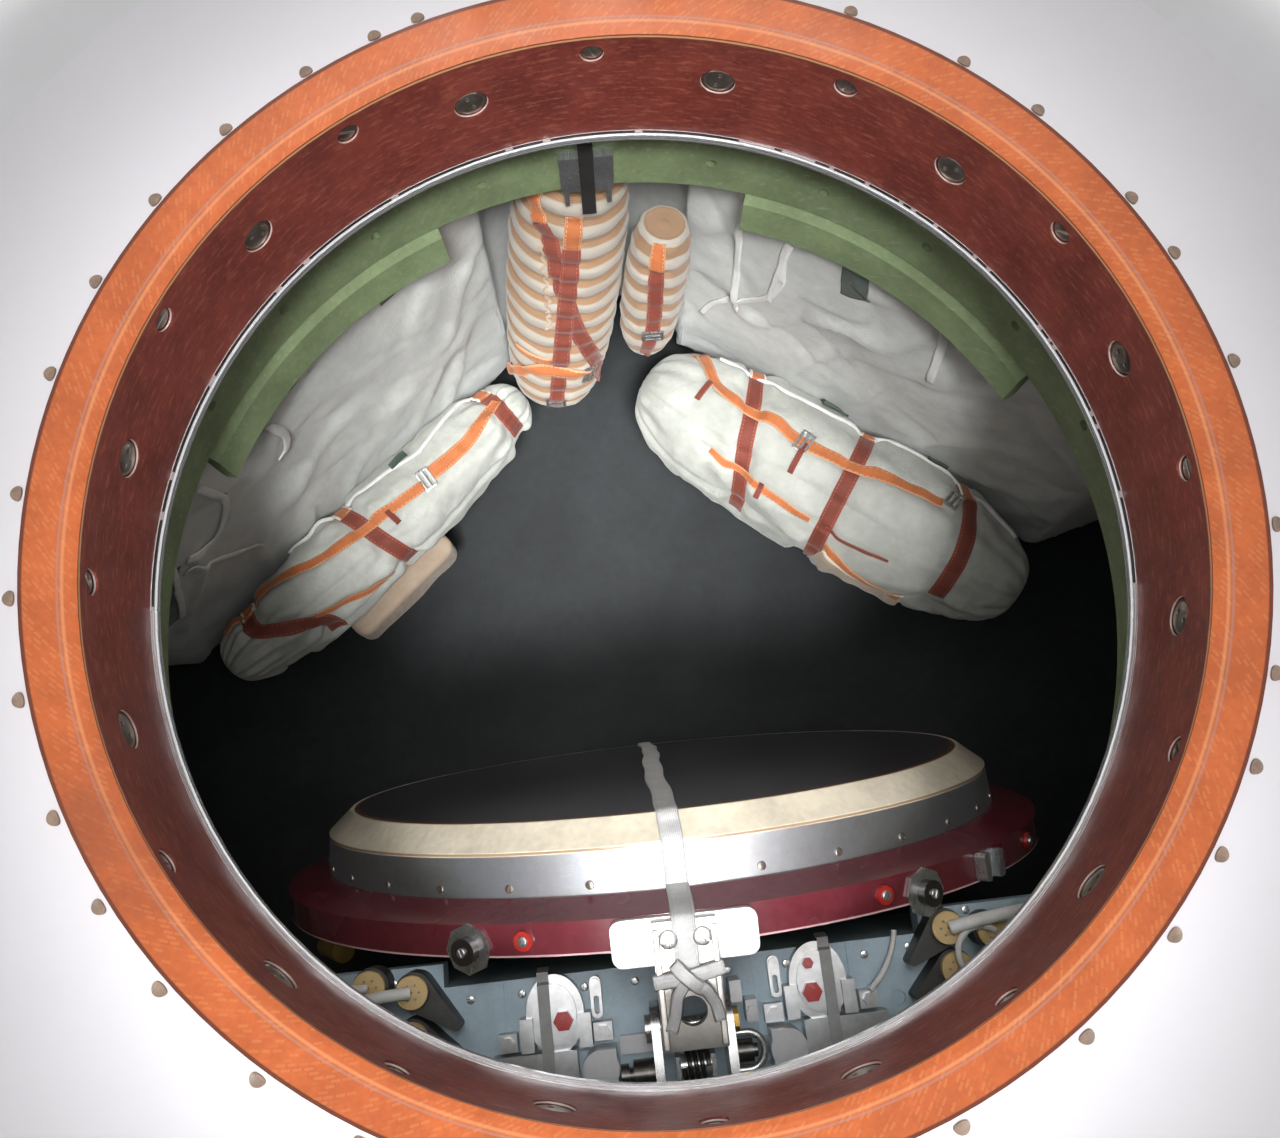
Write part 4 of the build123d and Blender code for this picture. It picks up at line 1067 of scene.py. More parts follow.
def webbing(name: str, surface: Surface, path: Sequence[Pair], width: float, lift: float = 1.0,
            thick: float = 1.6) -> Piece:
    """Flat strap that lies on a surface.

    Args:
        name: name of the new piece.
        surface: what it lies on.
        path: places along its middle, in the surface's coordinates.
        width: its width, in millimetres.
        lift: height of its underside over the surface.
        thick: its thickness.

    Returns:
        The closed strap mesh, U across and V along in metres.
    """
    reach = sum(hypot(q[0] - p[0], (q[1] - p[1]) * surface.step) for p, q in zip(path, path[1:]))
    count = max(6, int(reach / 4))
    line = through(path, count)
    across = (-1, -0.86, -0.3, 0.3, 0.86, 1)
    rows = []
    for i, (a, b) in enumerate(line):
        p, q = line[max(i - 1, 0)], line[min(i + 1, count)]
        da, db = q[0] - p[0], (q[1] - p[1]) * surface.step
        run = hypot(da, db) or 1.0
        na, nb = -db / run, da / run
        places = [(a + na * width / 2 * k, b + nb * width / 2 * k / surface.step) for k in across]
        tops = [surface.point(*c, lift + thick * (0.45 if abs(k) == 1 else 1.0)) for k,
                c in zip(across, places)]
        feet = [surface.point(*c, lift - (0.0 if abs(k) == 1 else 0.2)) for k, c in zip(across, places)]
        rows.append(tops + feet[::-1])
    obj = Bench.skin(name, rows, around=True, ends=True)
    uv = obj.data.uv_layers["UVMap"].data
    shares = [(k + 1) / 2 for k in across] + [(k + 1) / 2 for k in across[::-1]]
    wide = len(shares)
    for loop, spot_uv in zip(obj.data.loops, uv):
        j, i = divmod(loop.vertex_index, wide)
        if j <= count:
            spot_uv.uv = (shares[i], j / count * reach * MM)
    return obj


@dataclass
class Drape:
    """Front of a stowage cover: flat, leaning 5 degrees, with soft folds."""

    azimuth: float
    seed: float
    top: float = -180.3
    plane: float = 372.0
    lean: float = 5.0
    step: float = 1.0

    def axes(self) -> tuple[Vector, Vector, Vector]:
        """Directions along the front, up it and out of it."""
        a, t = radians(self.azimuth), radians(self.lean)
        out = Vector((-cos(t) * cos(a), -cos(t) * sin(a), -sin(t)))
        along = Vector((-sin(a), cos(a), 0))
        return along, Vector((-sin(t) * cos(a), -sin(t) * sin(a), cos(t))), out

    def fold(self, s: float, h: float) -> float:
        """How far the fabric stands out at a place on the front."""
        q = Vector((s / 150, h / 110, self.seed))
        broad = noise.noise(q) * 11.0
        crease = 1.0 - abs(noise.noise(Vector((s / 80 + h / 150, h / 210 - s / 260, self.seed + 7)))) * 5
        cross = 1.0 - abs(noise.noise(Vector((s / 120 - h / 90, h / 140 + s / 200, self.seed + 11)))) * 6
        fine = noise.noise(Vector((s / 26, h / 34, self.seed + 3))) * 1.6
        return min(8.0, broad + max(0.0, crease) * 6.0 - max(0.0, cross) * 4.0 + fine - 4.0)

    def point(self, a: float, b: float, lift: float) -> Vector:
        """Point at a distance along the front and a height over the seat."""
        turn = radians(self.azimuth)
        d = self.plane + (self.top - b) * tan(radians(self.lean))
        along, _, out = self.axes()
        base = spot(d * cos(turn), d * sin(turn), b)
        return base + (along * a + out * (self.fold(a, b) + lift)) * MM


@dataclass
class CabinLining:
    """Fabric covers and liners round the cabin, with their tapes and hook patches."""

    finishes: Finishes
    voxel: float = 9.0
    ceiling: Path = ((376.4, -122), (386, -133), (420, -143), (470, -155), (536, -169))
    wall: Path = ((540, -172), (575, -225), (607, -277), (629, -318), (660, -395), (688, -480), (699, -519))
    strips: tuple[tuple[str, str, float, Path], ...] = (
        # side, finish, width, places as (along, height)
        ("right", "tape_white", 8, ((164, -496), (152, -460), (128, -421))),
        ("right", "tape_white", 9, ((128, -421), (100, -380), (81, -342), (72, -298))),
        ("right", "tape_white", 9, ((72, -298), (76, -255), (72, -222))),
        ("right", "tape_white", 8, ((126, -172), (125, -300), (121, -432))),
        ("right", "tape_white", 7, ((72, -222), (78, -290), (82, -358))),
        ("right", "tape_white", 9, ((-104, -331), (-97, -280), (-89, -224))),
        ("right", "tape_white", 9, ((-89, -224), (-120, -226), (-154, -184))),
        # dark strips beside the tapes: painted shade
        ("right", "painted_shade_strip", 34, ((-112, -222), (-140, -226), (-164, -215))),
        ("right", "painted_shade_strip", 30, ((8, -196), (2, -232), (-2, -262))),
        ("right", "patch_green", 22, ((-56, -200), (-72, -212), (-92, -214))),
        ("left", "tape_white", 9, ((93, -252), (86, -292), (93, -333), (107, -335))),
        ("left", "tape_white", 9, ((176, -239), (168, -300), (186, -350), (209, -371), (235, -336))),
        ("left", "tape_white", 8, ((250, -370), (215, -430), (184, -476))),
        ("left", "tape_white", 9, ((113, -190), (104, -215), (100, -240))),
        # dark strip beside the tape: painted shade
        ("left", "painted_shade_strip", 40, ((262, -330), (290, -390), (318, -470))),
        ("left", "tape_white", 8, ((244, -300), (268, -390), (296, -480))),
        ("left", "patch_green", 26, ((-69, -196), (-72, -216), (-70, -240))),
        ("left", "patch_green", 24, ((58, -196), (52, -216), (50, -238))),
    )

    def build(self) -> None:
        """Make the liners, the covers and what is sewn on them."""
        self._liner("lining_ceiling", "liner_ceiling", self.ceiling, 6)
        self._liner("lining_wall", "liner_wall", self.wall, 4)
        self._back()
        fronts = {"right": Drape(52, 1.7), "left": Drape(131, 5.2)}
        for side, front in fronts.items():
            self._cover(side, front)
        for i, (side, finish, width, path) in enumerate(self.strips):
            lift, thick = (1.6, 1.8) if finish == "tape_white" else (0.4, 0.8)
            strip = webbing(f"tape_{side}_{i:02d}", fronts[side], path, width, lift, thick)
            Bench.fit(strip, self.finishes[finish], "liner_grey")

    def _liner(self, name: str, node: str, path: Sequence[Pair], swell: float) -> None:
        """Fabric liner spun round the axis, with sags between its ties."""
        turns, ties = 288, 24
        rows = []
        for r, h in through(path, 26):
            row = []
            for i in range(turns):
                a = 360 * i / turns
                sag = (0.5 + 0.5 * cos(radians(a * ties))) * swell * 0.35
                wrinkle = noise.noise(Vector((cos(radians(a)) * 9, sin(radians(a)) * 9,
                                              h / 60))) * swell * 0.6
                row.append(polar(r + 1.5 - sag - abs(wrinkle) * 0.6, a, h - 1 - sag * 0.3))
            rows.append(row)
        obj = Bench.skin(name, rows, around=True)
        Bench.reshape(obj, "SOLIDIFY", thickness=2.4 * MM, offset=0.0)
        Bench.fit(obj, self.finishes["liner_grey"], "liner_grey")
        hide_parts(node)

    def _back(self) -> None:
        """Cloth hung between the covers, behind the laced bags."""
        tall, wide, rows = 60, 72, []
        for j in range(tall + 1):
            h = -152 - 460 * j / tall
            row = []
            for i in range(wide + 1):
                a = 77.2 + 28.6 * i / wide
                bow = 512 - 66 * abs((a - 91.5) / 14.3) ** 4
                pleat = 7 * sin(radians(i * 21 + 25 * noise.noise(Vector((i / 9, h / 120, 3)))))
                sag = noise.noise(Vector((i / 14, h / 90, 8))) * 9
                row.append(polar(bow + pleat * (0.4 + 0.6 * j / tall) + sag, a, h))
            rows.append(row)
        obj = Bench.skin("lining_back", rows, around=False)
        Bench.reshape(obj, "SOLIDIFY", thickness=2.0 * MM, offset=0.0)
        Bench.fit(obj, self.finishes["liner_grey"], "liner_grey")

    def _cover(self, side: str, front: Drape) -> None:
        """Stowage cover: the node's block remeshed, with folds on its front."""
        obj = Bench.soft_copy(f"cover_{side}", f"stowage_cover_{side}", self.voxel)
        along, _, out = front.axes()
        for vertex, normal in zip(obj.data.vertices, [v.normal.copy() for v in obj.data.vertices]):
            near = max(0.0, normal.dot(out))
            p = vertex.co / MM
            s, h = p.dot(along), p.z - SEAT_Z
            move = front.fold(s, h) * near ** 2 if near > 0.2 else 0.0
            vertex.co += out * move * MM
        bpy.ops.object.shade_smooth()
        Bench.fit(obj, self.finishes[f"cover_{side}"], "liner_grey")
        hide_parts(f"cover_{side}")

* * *

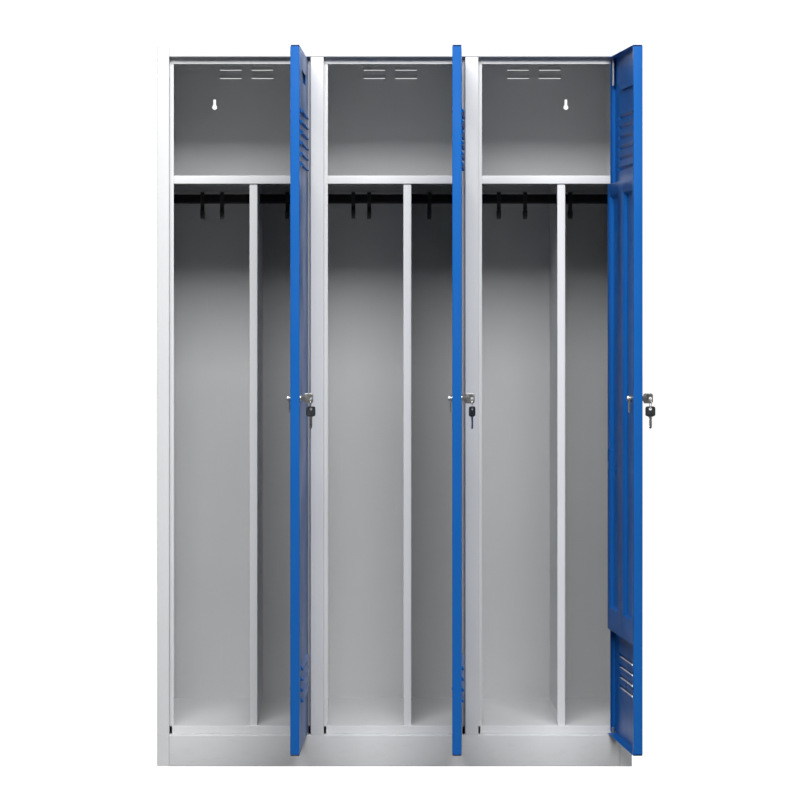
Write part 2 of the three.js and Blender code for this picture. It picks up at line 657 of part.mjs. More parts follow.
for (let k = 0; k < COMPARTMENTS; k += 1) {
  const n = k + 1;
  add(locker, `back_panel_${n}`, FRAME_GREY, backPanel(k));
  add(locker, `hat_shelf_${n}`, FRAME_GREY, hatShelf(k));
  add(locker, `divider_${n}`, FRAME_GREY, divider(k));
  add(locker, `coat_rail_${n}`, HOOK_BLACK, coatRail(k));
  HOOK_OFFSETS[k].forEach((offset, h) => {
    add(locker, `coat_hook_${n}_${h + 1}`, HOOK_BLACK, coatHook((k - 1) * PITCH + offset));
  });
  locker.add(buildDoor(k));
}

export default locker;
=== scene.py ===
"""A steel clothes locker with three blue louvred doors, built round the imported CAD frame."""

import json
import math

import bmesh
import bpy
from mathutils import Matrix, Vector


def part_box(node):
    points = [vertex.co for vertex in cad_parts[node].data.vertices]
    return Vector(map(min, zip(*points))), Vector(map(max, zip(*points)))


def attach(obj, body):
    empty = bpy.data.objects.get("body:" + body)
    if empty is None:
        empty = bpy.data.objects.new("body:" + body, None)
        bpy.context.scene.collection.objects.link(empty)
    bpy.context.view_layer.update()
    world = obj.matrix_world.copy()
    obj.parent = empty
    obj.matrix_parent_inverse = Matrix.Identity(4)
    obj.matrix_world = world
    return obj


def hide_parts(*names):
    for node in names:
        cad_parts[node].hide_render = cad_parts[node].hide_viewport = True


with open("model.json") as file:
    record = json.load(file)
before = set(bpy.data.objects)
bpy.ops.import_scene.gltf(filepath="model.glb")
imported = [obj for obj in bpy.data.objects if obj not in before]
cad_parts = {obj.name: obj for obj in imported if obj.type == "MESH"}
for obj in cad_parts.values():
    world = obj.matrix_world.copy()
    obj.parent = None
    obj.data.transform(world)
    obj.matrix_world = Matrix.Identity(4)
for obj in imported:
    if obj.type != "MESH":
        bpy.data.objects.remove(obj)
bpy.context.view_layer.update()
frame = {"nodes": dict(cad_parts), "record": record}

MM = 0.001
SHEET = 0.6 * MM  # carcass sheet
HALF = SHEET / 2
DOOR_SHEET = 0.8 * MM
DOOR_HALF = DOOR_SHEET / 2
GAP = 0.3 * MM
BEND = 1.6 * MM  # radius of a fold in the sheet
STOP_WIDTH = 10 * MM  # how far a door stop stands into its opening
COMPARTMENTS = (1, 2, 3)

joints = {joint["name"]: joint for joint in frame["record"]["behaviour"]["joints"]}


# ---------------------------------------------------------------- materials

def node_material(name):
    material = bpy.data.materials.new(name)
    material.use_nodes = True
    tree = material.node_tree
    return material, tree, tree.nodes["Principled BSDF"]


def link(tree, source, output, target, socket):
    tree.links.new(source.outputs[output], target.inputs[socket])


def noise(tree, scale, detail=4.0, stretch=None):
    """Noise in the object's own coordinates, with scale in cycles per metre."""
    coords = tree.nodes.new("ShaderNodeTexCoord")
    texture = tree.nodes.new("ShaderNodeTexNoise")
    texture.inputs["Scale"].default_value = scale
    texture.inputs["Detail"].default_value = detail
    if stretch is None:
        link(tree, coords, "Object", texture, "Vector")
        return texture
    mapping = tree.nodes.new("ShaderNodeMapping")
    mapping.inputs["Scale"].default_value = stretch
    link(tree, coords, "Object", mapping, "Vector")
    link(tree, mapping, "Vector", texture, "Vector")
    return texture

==

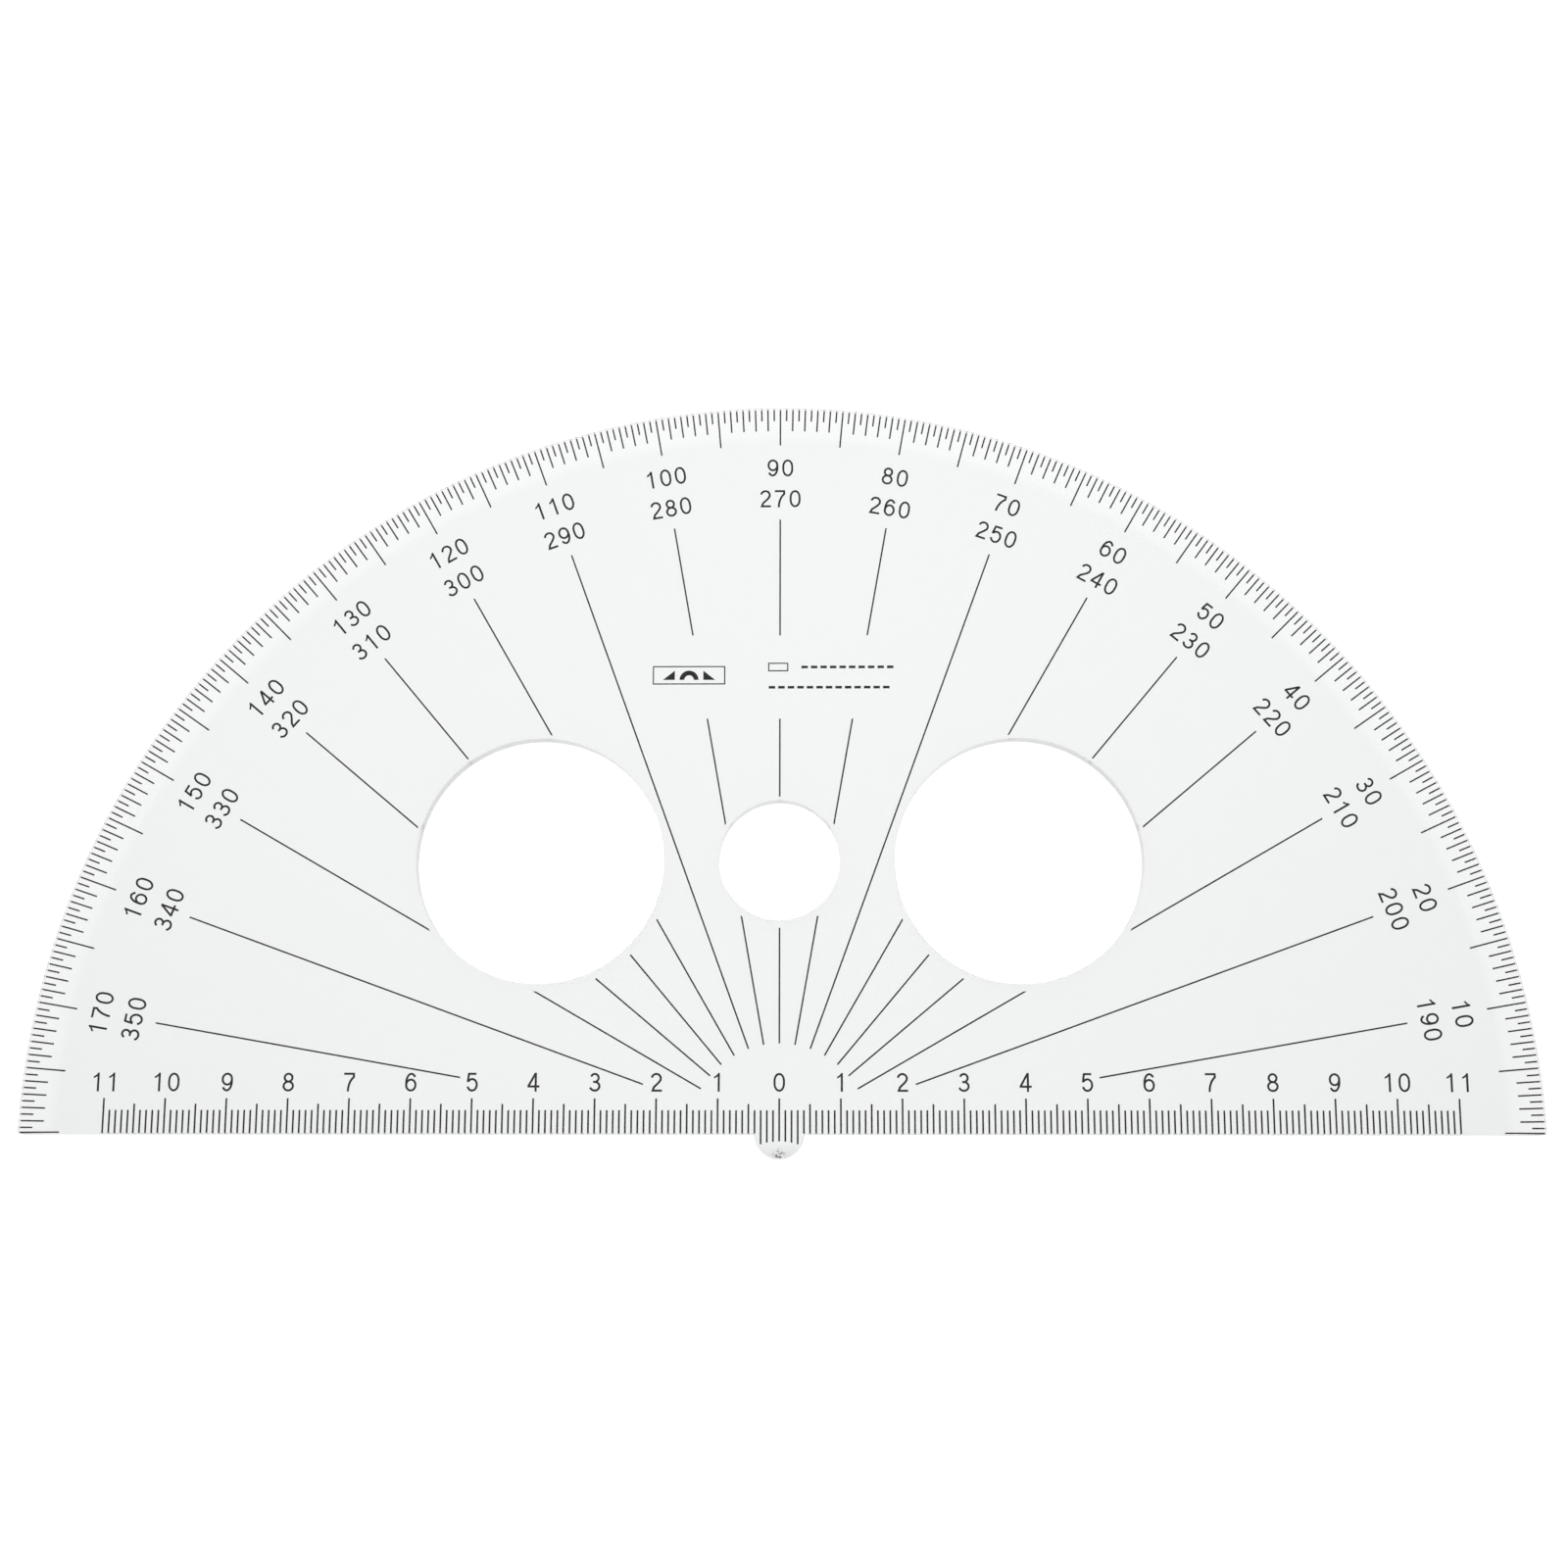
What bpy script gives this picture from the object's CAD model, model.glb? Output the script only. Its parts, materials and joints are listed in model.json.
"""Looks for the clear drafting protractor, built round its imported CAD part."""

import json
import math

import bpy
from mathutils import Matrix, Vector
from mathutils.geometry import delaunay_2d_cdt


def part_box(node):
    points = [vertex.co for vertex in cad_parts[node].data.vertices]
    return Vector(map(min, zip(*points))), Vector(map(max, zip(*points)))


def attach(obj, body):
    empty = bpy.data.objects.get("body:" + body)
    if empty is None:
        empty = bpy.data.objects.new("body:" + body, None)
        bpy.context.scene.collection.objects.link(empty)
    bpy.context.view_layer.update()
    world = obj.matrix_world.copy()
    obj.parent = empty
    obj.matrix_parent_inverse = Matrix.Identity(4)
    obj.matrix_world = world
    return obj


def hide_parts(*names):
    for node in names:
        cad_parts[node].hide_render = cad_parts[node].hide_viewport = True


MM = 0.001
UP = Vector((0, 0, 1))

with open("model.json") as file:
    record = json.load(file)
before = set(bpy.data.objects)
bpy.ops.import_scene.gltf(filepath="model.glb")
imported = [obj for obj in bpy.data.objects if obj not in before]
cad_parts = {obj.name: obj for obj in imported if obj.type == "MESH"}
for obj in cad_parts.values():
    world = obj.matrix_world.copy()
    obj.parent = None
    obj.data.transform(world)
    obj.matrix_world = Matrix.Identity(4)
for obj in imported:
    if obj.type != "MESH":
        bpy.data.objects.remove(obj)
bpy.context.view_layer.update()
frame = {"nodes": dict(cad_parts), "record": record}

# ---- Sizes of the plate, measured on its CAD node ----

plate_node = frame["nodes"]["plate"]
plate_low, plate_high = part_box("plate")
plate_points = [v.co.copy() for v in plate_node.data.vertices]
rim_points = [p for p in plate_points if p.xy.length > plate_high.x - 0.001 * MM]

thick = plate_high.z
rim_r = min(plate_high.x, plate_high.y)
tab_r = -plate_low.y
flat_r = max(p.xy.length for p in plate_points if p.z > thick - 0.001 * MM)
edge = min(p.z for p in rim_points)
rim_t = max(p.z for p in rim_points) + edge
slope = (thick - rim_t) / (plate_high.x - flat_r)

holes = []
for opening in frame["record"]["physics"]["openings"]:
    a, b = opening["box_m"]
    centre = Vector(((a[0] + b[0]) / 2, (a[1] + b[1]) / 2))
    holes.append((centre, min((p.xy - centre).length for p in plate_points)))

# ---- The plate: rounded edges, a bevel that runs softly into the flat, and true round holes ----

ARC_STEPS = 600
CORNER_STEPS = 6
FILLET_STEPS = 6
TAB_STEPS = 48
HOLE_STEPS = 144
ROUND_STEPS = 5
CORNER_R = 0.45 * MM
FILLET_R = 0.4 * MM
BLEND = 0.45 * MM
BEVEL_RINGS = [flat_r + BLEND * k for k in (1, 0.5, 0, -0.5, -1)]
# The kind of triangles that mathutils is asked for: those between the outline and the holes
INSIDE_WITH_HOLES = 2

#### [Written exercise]
Return exactly, and only, the lines from the one containing "PITCH + offset));" down to the one containing "joint for joint", with both of those lines included.

#### [Final result]
    add(locker, `coat_hook_${n}_${h + 1}`, HOOK_BLACK, coatHook((k - 1) * PITCH + offset));
  });
  locker.add(buildDoor(k));
}

export default locker;
=== scene.py ===
"""A steel clothes locker with three blue louvred doors, built round the imported CAD frame."""

import json
import math

import bmesh
import bpy
from mathutils import Matrix, Vector


def part_box(node):
    points = [vertex.co for vertex in cad_parts[node].data.vertices]
    return Vector(map(min, zip(*points))), Vector(map(max, zip(*points)))


def attach(obj, body):
    empty = bpy.data.objects.get("body:" + body)
    if empty is None:
        empty = bpy.data.objects.new("body:" + body, None)
        bpy.context.scene.collection.objects.link(empty)
    bpy.context.view_layer.update()
    world = obj.matrix_world.copy()
    obj.parent = empty
    obj.matrix_parent_inverse = Matrix.Identity(4)
    obj.matrix_world = world
    return obj


def hide_parts(*names):
    for node in names:
        cad_parts[node].hide_render = cad_parts[node].hide_viewport = True


with open("model.json") as file:
    record = json.load(file)
before = set(bpy.data.objects)
bpy.ops.import_scene.gltf(filepath="model.glb")
imported = [obj for obj in bpy.data.objects if obj not in before]
cad_parts = {obj.name: obj for obj in imported if obj.type == "MESH"}
for obj in cad_parts.values():
    world = obj.matrix_world.copy()
    obj.parent = None
    obj.data.transform(world)
    obj.matrix_world = Matrix.Identity(4)
for obj in imported:
    if obj.type != "MESH":
        bpy.data.objects.remove(obj)
bpy.context.view_layer.update()
frame = {"nodes": dict(cad_parts), "record": record}

MM = 0.001
SHEET = 0.6 * MM  # carcass sheet
HALF = SHEET / 2
DOOR_SHEET = 0.8 * MM
DOOR_HALF = DOOR_SHEET / 2
GAP = 0.3 * MM
BEND = 1.6 * MM  # radius of a fold in the sheet
STOP_WIDTH = 10 * MM  # how far a door stop stands into its opening
COMPARTMENTS = (1, 2, 3)

joints = {joint["name"]: joint for joint in frame["record"]["behaviour"]["joints"]}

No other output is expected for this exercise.